Maastricht: The grey tiles outline the site of the excavated walls of the Roman bath of Traiectum ad Mosam. (Image credit: Jona Lendering, Traiectum ad Mosam (Maastricht), CC0 1.0 Universal)

Some bathhouses incorporated restaurants or had living quarters in the upper stories. The bathhouse in Maastricht was more modest in design, with the largest Roman structure in the Netherlands being claimed by the bathhouse in Heerlen.

The foundation for the bathhouse of Maastricht was found to be intact during its excavation between 1963 and 1965. The Traiectum ad Mosam baths were built around 100 CE and were forty meters in length including its porticus. There is evidence of restoration in two phases in the 3rd and 4th Centuries. These renovations coincide with a general period of restoration and fortification of other structures within the Roman town. The baths in Traiectum ad Mosam also had an on-site food shop and changing rooms.

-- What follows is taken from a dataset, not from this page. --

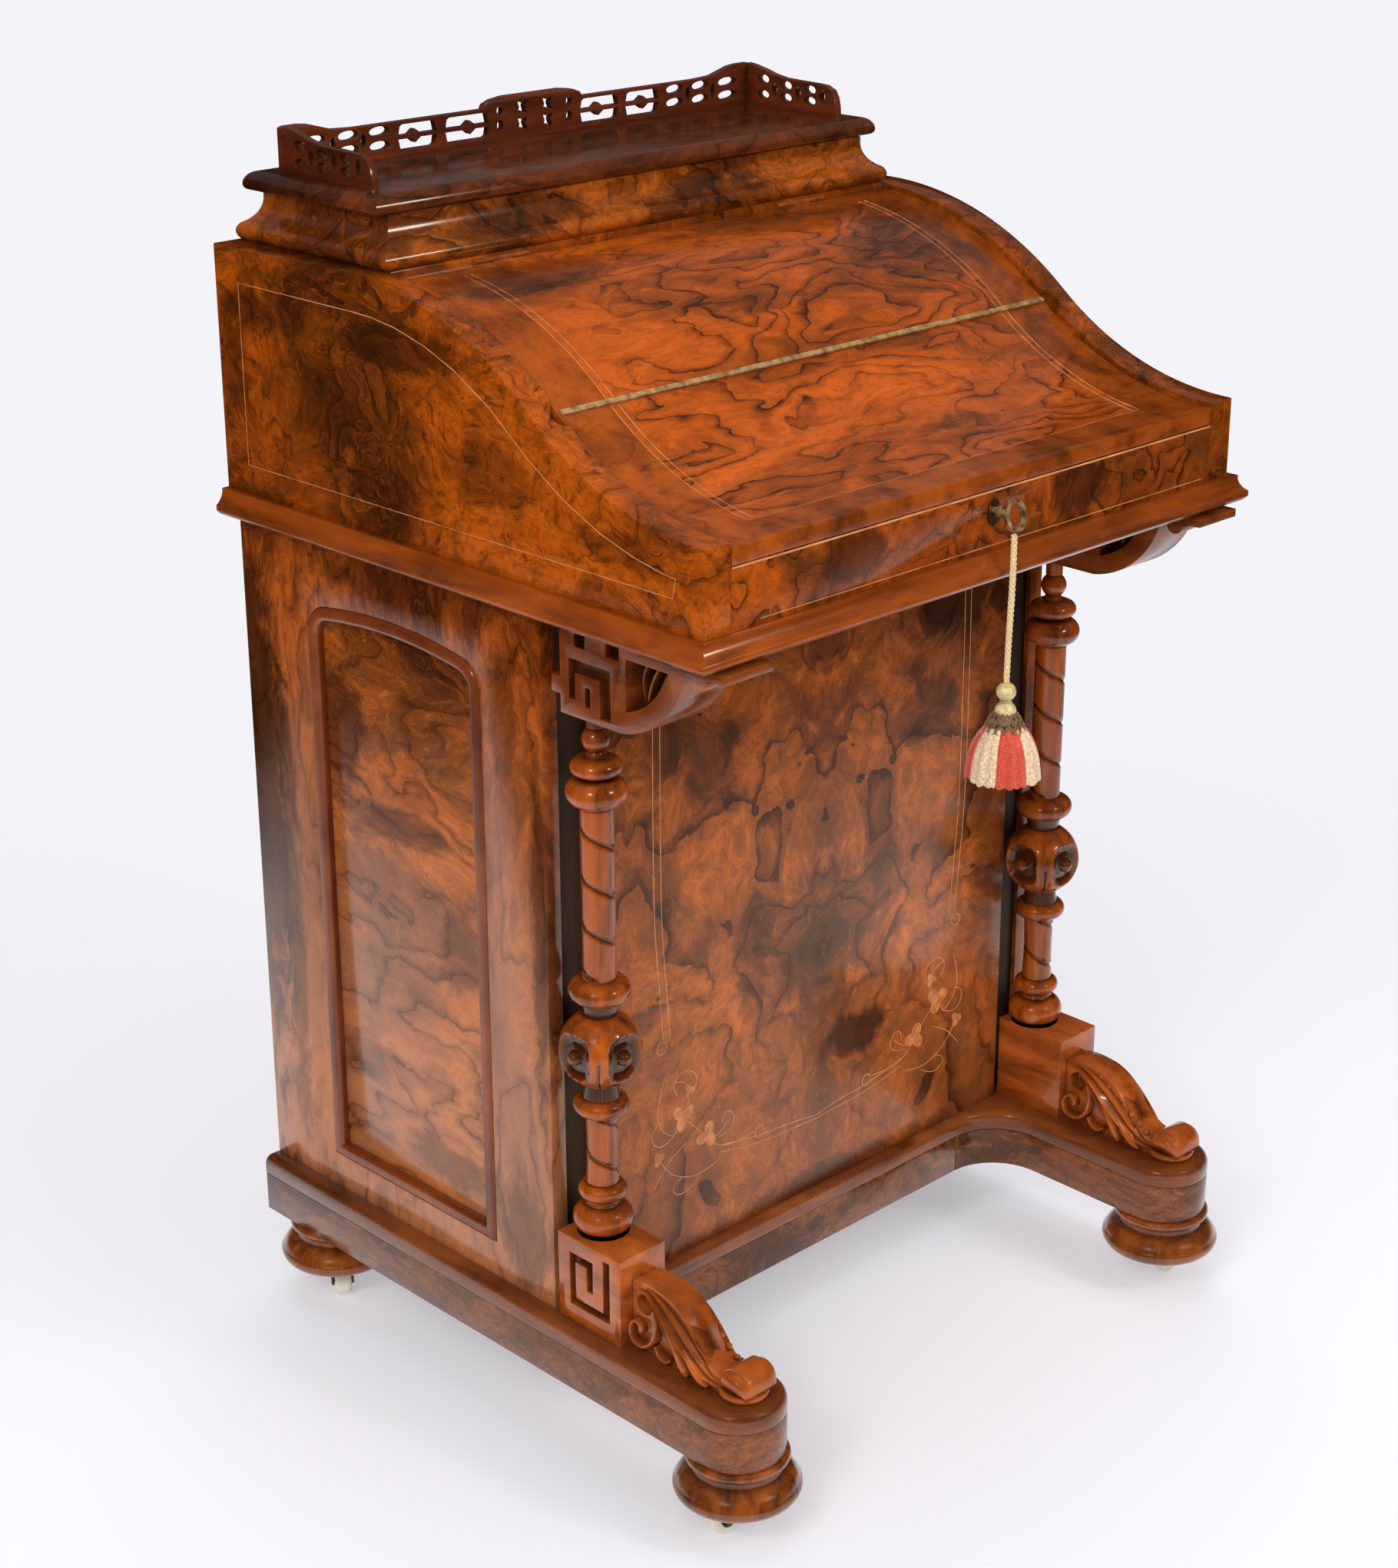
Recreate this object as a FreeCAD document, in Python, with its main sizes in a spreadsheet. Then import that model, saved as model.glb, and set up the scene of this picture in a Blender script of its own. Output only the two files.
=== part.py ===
"""Davenport desk: sloping writing lid, stationery box, pedestal with side drawers, on castors.

Frame: X to the sitter's right, the front faces -Y, Z up from the floor. The origin is on the
floor under the middle of the desk. Millimetres.
"""

import FreeCAD, Part
import math
import os
import re
import sys
import Sketcher

SIZES = {
    # Feet and plinth
    "foot_line": 241.5,
    "front_foot": 226.0,
    "rear_foot": 226.0,
    "foot_bottom": 31.0,
    "foot_radius": 46.0,
    "foot_curve": 8.0,
    "foot_band_up": 9.5,
    "shoulder_in": 5.0,
    "shoulder_up": 15.0,
    "shoulder_curve": 7.0,
    "cove_in": 10.0,
    "cove_up": 19.5,
    "cove_curve": 9.0,
    "collar_in": 7.5,
    "collar_low": 20.0,
    "neck_in": 12.0,
    "neck_low": 25.0,
    "neck_high": 28.0,
    "socket_deep": 19.0,
    "rail_bottom": 66.0,
    "rail_top": 98.0,
    "rail_half": 34.5,
    "cross_front": 76.0,
    "cross_deep": 36.0,
    "knee_curve": 45.0,
    "cap_top": 113.0,
    "cap_round": 7.0,
    # Castors
    "wheel_radius": 12.0,
    "wheel_wide": 13.0,
    "wheel_trail": 11.0,
    "axle_radius": 2.0,
    "stem_radius": 3.5,
    "stem_high": 17.0,
    "crown_radius": 11.0,
    "crown_gap": 0.5,
    "crown_over_wheel": 0.6,
    "fork_half": 6.0,
    "fork_thick": 2.0,
    "fork_gap": 0.4,
    "fork_sweep": 24.0,
    "eye_radius": 4.5,
    "tread_round": 3.0,
    "castor_play": 0.05,
    # Pedestal
    "desk_back": 272.0,
    "side_out": 262.0,
    "side_thick": 14.0,
    "side_front": 60.0,
    "board_front": 56.0,
    "board_thick": 16.0,
    "panel_half": 218.0,
    "panel_front": 68.0,
    "pedestal_back_thick": 12.0,
    # Arched side panel
    "arch_front": 4.0,
    "arch_wide": 192.0,
    "arch_bottom": 141.0,
    "arch_spring": 568.0,
    "arch_top": 598.0,
    "arch_corner": 24.0,
    "arch_bead": 11.0,
    "arch_reveal": 6.0,
    "arch_bead_proud": 2.0,
    "arch_bead_round": 4.0,
    "rebate": 9.0,
    # Drawers
    "drawer_wide": 262.0,
    "drawer_front": 25.0,
    "drawer_low": 120.0,
    "drawer_step": 8.5,
    "drawer_rail": 12.0,
    "drawer_play": 0.7,
    "drawer_face": 18.0,
    "drawer_wall": 8.0,
    "drawer_deep": 476.0,
    "drawer_base": 7.0,
    "drawer_face_round": 1.2,
    "runner_wide": 14.0,
    "guide_high": 30.0,
    "knob_apart": 70.0,
    "knob_long": 23.0,
    "knob_radius": 13.0,
    "knob_dome": 7.0,
    "knob_curve": 12.0,
    "knob_foot": 8.0,
    "knob_foot_high": 2.5,
    "knob_neck": 5.0,
    "knob_neck_low": 6.0,
    "knob_neck_high": 9.0,
    # Columns
    "column_line": 240.4,
    "column_out": 89.3,
    "column_core": 12.0,
    "ball_radius": 29.6,
    "ball_middle": 327.0,
    "column_neck": 6.5,
    "column_knob": 9.8,
    "knob_middle": 556.0,
    # Blocks, brackets and scrolls
    "block_in": 221.4,
    "block_out": 265.3,
    "block_back": 68.0,
    "block_front": 133.0,
    "block_top": 183.0,
    "bracket_back": 83.0,
    "bracket_front": 141.0,
    "bracket_bottom": 580.0,
    "bracket_plate": 6.0,
    "plate_front": 236.0,
    "arm_front": 202.0,
    "arm_radius": 74.0,
    "arm_thick": 14.0,
    "bump_radius": 7.5,
    "fret_deep": 7.0,
    "scroll_half": 20.0,
    "crest_out": 158.0,
    "crest_up": 54.5,
    "crest_curve": 60.0,
    "leaf_out": 196.0,
    "leaf_up": 29.0,
    "leaf_curve": 44.0,
    "dip_out": 222.0,
    "dip_up": 13.0,
    "dip_curve": 60.0,
    "roll_out": 236.0,
    "roll_up": 25.0,
    "roll_curve": 15.0,
    "tip_out": 250.0,
    "tip_curve": 14.0,
    "heel_out": 244.0,
    "scroll_back_high": 53.0,
    "scroll_eye_out": 145.0,
    "scroll_eye_up": 37.0,
    "scroll_eye": 8.0,
    # Desk case
    "case_half": 270.0,
    "case_front": 222.5,
    "case_floor": 642.0,
    "case_floor_thick": 12.0,
    "case_top": 841.5,
    "cheek_thick": 24.0,
    "frieze_thick": 18.0,
    "frieze_top": 706.0,
    "cheek_front_top": 722.0,
    "ogee_start": 115.0,
    "ogee_upper": 282.0,
    "case_back_thick": 12.0,
    "hinge_rail_front": 102.2,
    "hinge_rail_thick": 18.0,
    "notch_radius": 9.0,
    "notch_back": 67.0,
    "notch_high": 80.0,
    # Case moulding
    "lip_out": 12.0,
    "lip_bottom": 645.0,
    "lip_top": 664.0,
    "lip_round": 3.0,
    "lip_step": 7.0,
    "lip_in": 6.0,
    "lip_cove": 14.0,
    # Writing lid
    "lid_sink": 3.5,
    "lid_thick": 12.0,
    "lid_play": 0.7,
    "lid_back": 97.8,
    "rest_low": 37.6,
    "rest_high": 38.5,
    "rest_proud": 2.6,
    # Hinges
    "hinge_line": 150.0,
    "hinge_half": 25.0,
    "hinge_tab": 8.0,
    "hinge_gap": 0.3,
    "leaf_near": 1.0,
    "leaf_far": 2.2,
    "leaf_long": 12.0,
    "leaf_root": 2.3,
    "knuckle": 1.9,
    "pin": 0.9,
    "pin_play": 0.05,
    "desk_pivot_back": 100.0,
    "desk_pivot_up": 838.5,
    "box_pivot_back": 259.2,
    "box_pivot_up": 877.5,
    # Lock and key
    "key_side": 3.0,
    "key_up": 692.0,
    "lock_thick": 12.0,
    "lock_half": 30.0,
    "lock_bottom": 668.0,
    "lock_top": 705.5,
    "bit_room": 10.0,
    "bit_room_near": 1.2,
    "bit_room_deep": 5.3,
    "cover_cut": 1.5,
    "slot_half": 1.6,
    "slot_drop": 9.8,
    "bolt_half": 12.0,
    "bolt_bottom": 684.0,
    "bolt_top": 705.0,
    "bolt_play": 0.35,
    "bolt_near": 7.45,
    "bolt_far": 10.25,
    "mortise_near": 6.0,
    "mortise_deep": 8.0,
    "shank_radius": 2.5,
    "keyhole_radius": 3.4,
    "keyhole_half": 2.0,
    "keyhole_drop": 10.0,
    "plate_thick": 1.2,
    "plate_radius": 5.5,
    "plate_rise": 4.0,
    "shank_back": 198.0,
    "shank_collar": 1.5,
    "collar_long": 3.0,
    "bit_half": 1.25,
    "bit_drop": 9.4,
    "bit_near": 1.7,
    "bit_wide": 4.3,
    "bow_out": 242.0,
    "bow_round": 8.5,
    "bow_rise": 3.0,
    "bow_thick": 2.6,
    "bow_ring": 3.0,
    # Cord and tassel
    "cord_thick": 4.8,
    "cord_bottom": 573.0,
    "tassel_out": 240.0,
    "tassel_bottom": 490.0,
    "tassel_radius": 27.0,
    "skirt_round": 20.0,
    "skirt_edge": 8.0,
    "waist_radius": 13.0,
    "waist_up": 40.0,
    "throat_radius": 7.0,
    "throat_up": 56.5,
    "throat_curve": 14.0,
    "knot_radius": 7.5,
    "knot_up": 70.0,
    # Stationery box
    "box_half": 250.0,
    "box_front": 102.0,
    "box_wall_top": 876.5,
    "box_neck": 15.0,
    "box_foot_in": 3.0,
    "box_foot_high": 12.0,
    "box_foot_round": 8.0,
    "box_cove_up": 30.0,
    "box_cove": 20.4,
    "well_half": 225.0,
    "well_front": 127.0,
    "well_back": 247.0,
    "rack_bottom": 797.0,
    "rack_top": 870.0,
    "rack_wall": 4.0,
    "rack_divider": 75.0,
    "box_lid_half": 247.5,
    "box_lid_front": 113.0,
    "box_lid_back": 264.0,
    "box_lid_bottom": 877.1,
    "box_lid_top": 890.5,
    "box_lid_round": 4.0,
    "box_lid_curve": 9.4,
    "seat_back": 1.5,
    # Gallery
    "gallery_half": 232.5,
    "gallery_front": 135.0,
    "gallery_back": 240.0,
    "gallery_thick": 6.0,
    "gallery_low": 914.5,
    "gallery_high": 922.0,
    "hump_half": 47.0,
    "corner_rise": 45.0,
    "rise_run": 8.0,
    "rise_curve": 14.0,
    "hump_run": 12.0,
    "hump_curve": 16.0,
    "end_curve": 60.0,
    "end_round": 16.0,
    "slot_low": 7.0,
    "slot_high": 6.0,
    "slot_post": 3.0,
}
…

The square in Maastricht, which contains the reburied remains of the Roman baths, is now named Op de Thermen (“On the thermal baths”). Like other reburied Roman remains in the city, the square has dark grey pavement inset in the ground to indicate where the walls of the ruins are located, six meters below the surface.

Find out why Romans loved their bathhouses, and how they engineered heated floors and running water (in Dutch):

Visit Nearby:

Thermenmuseum (Roman Baths Museum) in Heerlen (22 km)

The remains of a Roman bath in Heerlen (Limburg, Netherlands) was discovered by a farmer in 1940. The baths are now surrounded by a museum which features artifacts collected during its excavation, and exhibitions describing the ritualization of the bathhouse in Roman society.

The remains of a Roman bath in Heerlen. The site of the Thermenmuseum.